Judgment of the district court is affirmed.
***
ROSEN, J., dissenting: I dissent from the majority's decision. I would adopt Judge
Atcheson's reasoning to conclude that the State failed to provide sufficient evidence to
prove beyond a reasonable doubt that Huey resided in Shawnee County on November 30,
2017. State v. Huey, No. 121,411, 2020 WL 5993905, at *4 (Kan. App. 2020)
(unpublished opinion) (Atcheson, J., dissenting). The State offered evidence showing
Huey lived in Shawnee County on September 8, 2017, but it produced no evidence of
Huey's residence or whereabouts after that date. Consequently, I believe the finding Huey
was living in Shawnee County almost two months later was not a reasonable inference,
but a matter of speculation. The majority compares this case to State v. Euler, 314 Kan.

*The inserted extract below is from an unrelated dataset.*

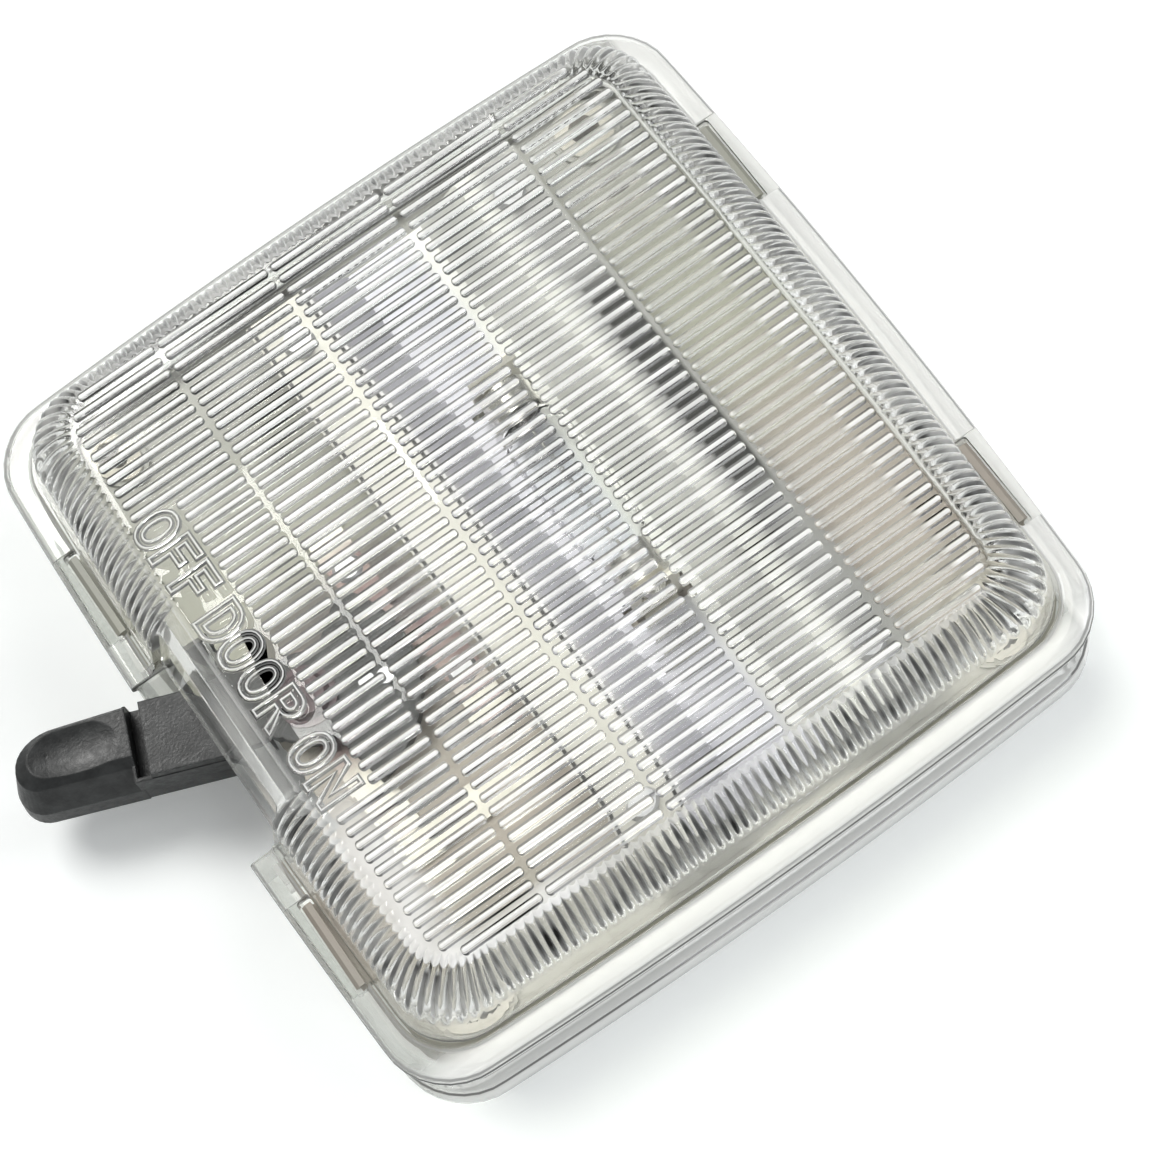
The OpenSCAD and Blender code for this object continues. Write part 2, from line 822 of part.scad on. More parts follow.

391, 395, 499 P.3d 448 (2021), where we found sufficient evidence to support an
inference the defendant was present in Johnson County at a certain time based on
evidence of her whereabouts hours before and after that time. We do not have that kind of
evidence here. The jury was given no indication of where Huey resided in the weeks
leading up to the alleged failure to register, during the alleged failure, or after the alleged
failure. This is not the same case as Euler. I would hold there was not sufficient evidence
to find Huey guilty and reverse his conviction.